■ **DIRECTION**: Exactly repeat the lines starting at the one that holds "tip_gap = (centre(0)" and ending at the one that holds "CAD_BOUNDS = [list(corner)". Both end lines count; leave out everything else.

Records:
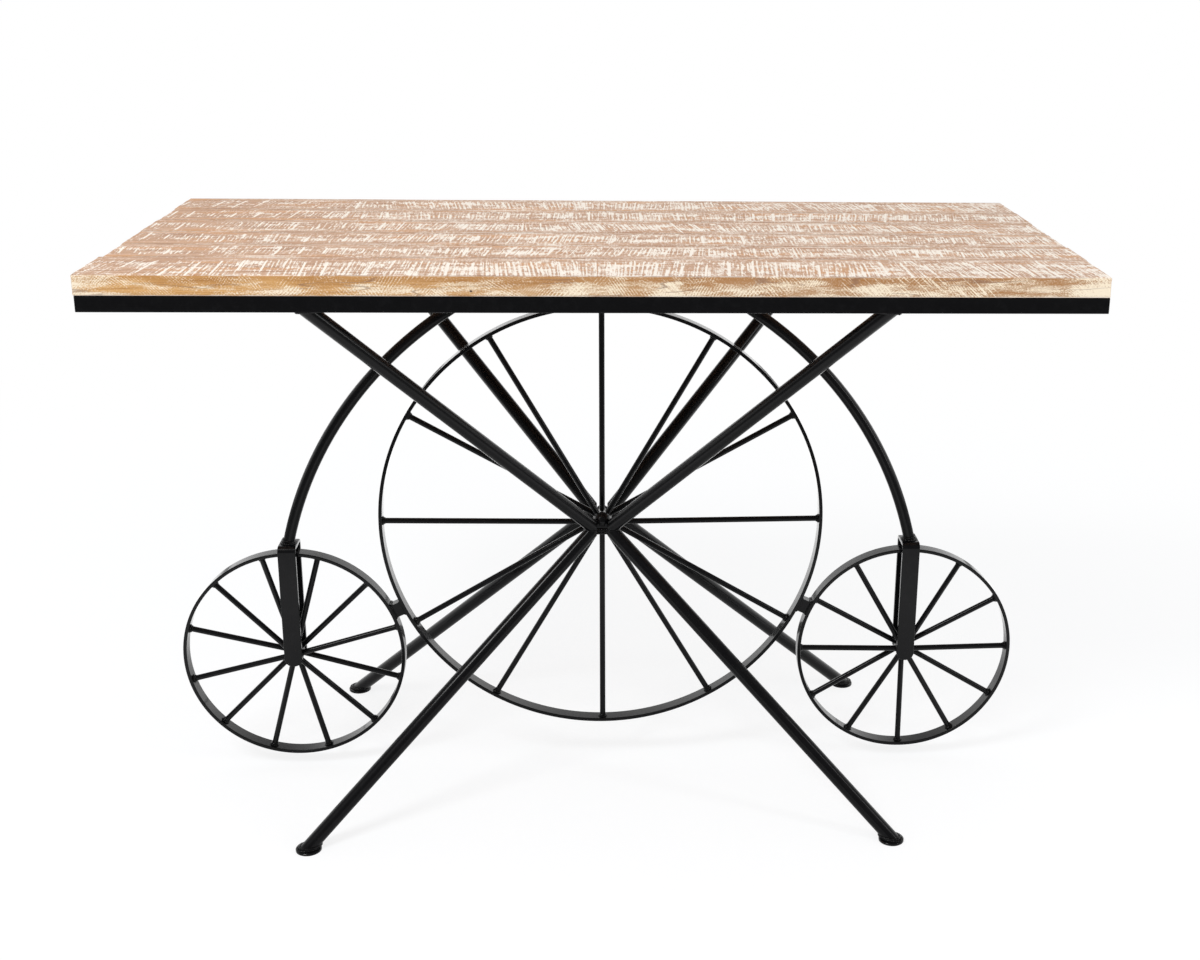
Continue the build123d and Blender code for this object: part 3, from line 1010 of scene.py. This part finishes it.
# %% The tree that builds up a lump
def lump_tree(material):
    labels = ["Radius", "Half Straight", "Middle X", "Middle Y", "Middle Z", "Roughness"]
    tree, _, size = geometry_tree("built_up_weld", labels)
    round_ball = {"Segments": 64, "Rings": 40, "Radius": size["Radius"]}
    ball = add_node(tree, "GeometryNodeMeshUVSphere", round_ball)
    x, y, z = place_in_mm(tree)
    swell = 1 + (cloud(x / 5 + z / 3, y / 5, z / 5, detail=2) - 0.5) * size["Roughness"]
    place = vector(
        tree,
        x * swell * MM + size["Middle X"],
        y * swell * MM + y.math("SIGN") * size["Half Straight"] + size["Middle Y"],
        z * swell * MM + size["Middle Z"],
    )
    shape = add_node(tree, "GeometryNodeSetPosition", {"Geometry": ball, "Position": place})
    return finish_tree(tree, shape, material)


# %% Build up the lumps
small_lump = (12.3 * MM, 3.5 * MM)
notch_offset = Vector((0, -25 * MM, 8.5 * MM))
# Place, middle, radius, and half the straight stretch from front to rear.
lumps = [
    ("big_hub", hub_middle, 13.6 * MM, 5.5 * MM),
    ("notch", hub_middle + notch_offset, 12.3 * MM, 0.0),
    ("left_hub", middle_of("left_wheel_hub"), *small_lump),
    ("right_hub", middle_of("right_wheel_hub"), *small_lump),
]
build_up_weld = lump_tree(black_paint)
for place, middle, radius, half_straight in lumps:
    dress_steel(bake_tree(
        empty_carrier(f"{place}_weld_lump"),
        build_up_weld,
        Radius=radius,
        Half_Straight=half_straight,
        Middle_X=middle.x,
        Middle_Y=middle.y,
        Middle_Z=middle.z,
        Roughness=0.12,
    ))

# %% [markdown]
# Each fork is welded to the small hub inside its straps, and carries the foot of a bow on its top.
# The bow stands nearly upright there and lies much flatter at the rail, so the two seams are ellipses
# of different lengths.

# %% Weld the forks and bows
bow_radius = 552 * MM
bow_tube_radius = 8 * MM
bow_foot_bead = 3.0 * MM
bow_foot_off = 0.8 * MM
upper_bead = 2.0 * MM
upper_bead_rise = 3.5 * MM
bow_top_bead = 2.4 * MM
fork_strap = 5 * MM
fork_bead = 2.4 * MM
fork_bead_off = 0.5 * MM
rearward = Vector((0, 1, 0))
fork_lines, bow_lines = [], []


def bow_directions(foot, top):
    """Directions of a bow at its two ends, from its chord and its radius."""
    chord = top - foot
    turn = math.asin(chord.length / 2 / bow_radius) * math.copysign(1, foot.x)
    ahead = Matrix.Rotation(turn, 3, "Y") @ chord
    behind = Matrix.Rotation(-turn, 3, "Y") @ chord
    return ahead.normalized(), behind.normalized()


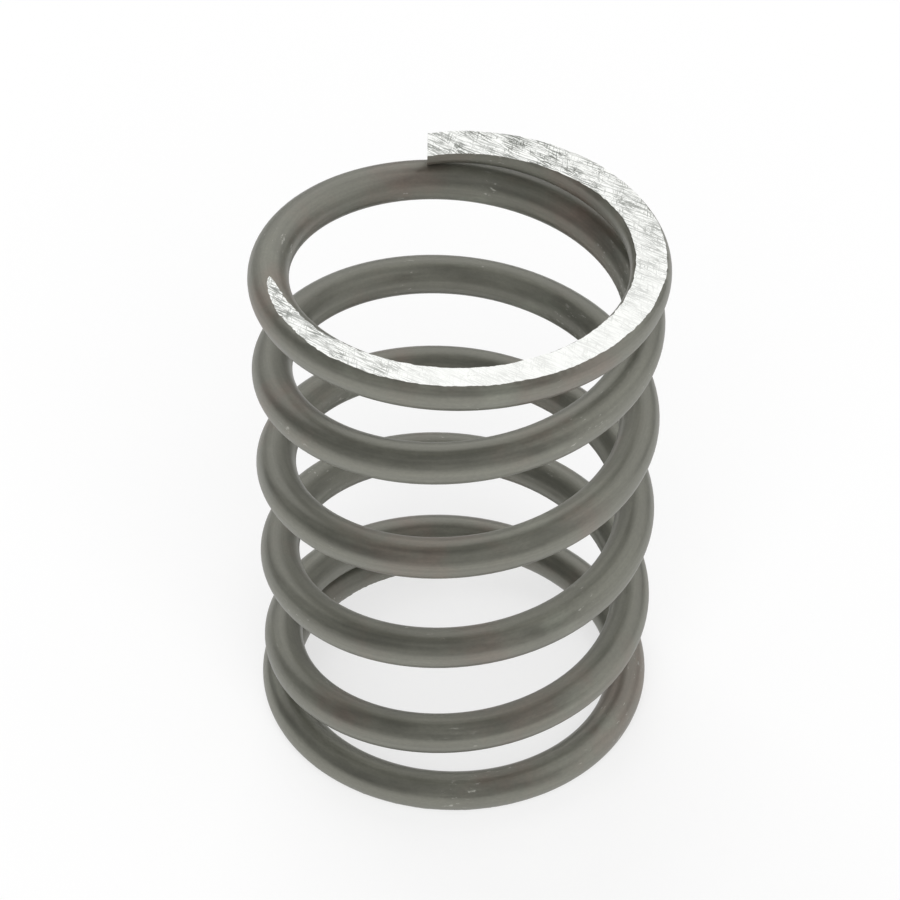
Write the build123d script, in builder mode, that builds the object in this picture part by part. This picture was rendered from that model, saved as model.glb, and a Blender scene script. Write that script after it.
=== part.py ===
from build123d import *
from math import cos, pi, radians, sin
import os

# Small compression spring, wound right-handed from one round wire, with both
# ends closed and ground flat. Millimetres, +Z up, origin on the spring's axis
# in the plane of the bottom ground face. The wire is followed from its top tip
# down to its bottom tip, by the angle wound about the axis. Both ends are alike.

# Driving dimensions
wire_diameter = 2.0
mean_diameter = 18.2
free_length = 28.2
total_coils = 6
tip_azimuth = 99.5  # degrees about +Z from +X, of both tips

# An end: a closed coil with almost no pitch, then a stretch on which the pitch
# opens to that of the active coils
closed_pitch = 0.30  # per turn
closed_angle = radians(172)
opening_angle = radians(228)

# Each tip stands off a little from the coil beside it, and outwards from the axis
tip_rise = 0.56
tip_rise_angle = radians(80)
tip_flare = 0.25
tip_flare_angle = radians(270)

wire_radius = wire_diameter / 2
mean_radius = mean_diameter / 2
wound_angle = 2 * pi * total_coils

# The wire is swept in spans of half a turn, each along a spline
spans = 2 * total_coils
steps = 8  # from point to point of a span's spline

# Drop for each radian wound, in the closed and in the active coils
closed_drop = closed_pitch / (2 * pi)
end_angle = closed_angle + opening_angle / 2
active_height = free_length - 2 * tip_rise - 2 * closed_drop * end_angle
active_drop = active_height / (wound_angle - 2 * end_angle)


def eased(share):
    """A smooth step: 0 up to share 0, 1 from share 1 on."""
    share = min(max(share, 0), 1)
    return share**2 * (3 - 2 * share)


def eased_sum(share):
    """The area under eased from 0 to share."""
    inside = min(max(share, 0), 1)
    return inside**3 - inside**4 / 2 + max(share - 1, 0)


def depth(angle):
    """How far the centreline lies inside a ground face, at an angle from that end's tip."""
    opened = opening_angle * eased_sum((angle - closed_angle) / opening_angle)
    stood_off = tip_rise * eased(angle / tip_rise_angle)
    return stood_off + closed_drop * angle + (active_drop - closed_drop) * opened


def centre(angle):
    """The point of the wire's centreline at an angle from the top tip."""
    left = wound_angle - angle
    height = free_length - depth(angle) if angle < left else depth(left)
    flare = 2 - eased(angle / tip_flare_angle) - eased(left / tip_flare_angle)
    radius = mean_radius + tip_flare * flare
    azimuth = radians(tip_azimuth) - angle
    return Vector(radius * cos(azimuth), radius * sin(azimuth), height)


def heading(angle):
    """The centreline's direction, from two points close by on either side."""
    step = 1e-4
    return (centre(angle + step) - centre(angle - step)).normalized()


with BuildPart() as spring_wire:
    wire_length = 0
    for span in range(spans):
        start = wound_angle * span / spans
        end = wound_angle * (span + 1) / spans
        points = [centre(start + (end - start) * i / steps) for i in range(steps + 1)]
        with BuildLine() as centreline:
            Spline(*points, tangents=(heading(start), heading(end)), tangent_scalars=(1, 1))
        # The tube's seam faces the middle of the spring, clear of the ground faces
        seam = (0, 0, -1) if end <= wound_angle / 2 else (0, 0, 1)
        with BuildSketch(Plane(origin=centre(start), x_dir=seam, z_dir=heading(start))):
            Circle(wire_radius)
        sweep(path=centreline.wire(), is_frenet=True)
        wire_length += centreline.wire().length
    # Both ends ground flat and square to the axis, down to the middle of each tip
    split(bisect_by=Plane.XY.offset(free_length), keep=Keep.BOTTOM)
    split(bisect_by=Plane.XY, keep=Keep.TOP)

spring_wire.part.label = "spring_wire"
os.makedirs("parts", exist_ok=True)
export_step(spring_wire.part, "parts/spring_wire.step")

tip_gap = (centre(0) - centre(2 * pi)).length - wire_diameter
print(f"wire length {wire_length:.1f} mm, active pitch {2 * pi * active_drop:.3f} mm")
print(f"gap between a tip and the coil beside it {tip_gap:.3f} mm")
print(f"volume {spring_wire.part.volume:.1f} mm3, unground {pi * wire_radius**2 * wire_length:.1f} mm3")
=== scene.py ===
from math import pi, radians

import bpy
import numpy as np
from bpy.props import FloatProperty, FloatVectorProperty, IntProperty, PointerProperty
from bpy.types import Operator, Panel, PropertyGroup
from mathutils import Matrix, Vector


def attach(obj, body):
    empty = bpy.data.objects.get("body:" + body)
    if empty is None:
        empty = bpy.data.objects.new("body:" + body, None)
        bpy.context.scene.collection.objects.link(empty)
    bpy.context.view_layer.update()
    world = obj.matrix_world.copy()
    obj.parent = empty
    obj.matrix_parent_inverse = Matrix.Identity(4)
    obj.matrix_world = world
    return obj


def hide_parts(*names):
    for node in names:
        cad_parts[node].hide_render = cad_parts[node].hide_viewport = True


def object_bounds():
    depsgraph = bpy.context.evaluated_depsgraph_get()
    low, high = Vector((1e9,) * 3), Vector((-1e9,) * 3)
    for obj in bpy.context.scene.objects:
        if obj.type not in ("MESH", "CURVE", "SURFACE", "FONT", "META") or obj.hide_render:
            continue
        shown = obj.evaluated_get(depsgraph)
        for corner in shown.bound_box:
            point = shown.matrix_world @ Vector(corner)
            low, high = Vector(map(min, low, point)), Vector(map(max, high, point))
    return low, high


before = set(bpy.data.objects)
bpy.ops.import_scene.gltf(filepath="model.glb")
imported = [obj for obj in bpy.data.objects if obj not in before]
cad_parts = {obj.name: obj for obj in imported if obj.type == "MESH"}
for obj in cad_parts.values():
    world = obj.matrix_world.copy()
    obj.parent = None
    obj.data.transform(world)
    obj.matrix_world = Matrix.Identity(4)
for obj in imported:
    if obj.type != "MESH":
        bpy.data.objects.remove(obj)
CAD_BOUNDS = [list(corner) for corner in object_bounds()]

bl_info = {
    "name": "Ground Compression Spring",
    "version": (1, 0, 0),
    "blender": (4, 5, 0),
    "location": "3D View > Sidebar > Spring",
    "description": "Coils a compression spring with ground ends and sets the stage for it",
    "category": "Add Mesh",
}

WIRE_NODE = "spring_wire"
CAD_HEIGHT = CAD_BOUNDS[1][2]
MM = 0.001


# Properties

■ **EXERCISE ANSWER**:
tip_gap = (centre(0) - centre(2 * pi)).length - wire_diameter
print(f"wire length {wire_length:.1f} mm, active pitch {2 * pi * active_drop:.3f} mm")
print(f"gap between a tip and the coil beside it {tip_gap:.3f} mm")
print(f"volume {spring_wire.part.volume:.1f} mm3, unground {pi * wire_radius**2 * wire_length:.1f} mm3")
=== scene.py ===
from math import pi, radians

import bpy
import numpy as np
from bpy.props import FloatProperty, FloatVectorProperty, IntProperty, PointerProperty
from bpy.types import Operator, Panel, PropertyGroup
from mathutils import Matrix, Vector


def attach(obj, body):
    empty = bpy.data.objects.get("body:" + body)
    if empty is None:
        empty = bpy.data.objects.new("body:" + body, None)
        bpy.context.scene.collection.objects.link(empty)
    bpy.context.view_layer.update()
    world = obj.matrix_world.copy()
    obj.parent = empty
    obj.matrix_parent_inverse = Matrix.Identity(4)
    obj.matrix_world = world
    return obj


def hide_parts(*names):
    for node in names:
        cad_parts[node].hide_render = cad_parts[node].hide_viewport = True


def object_bounds():
    depsgraph = bpy.context.evaluated_depsgraph_get()
    low, high = Vector((1e9,) * 3), Vector((-1e9,) * 3)
    for obj in bpy.context.scene.objects:
        if obj.type not in ("MESH", "CURVE", "SURFACE", "FONT", "META") or obj.hide_render:
            continue
        shown = obj.evaluated_get(depsgraph)
        for corner in shown.bound_box:
            point = shown.matrix_world @ Vector(corner)
            low, high = Vector(map(min, low, point)), Vector(map(max, high, point))
    return low, high


before = set(bpy.data.objects)
bpy.ops.import_scene.gltf(filepath="model.glb")
imported = [obj for obj in bpy.data.objects if obj not in before]
cad_parts = {obj.name: obj for obj in imported if obj.type == "MESH"}
for obj in cad_parts.values():
    world = obj.matrix_world.copy()
    obj.parent = None
    obj.data.transform(world)
    obj.matrix_world = Matrix.Identity(4)
for obj in imported:
    if obj.type != "MESH":
        bpy.data.objects.remove(obj)
CAD_BOUNDS = [list(corner) for corner in object_bounds()]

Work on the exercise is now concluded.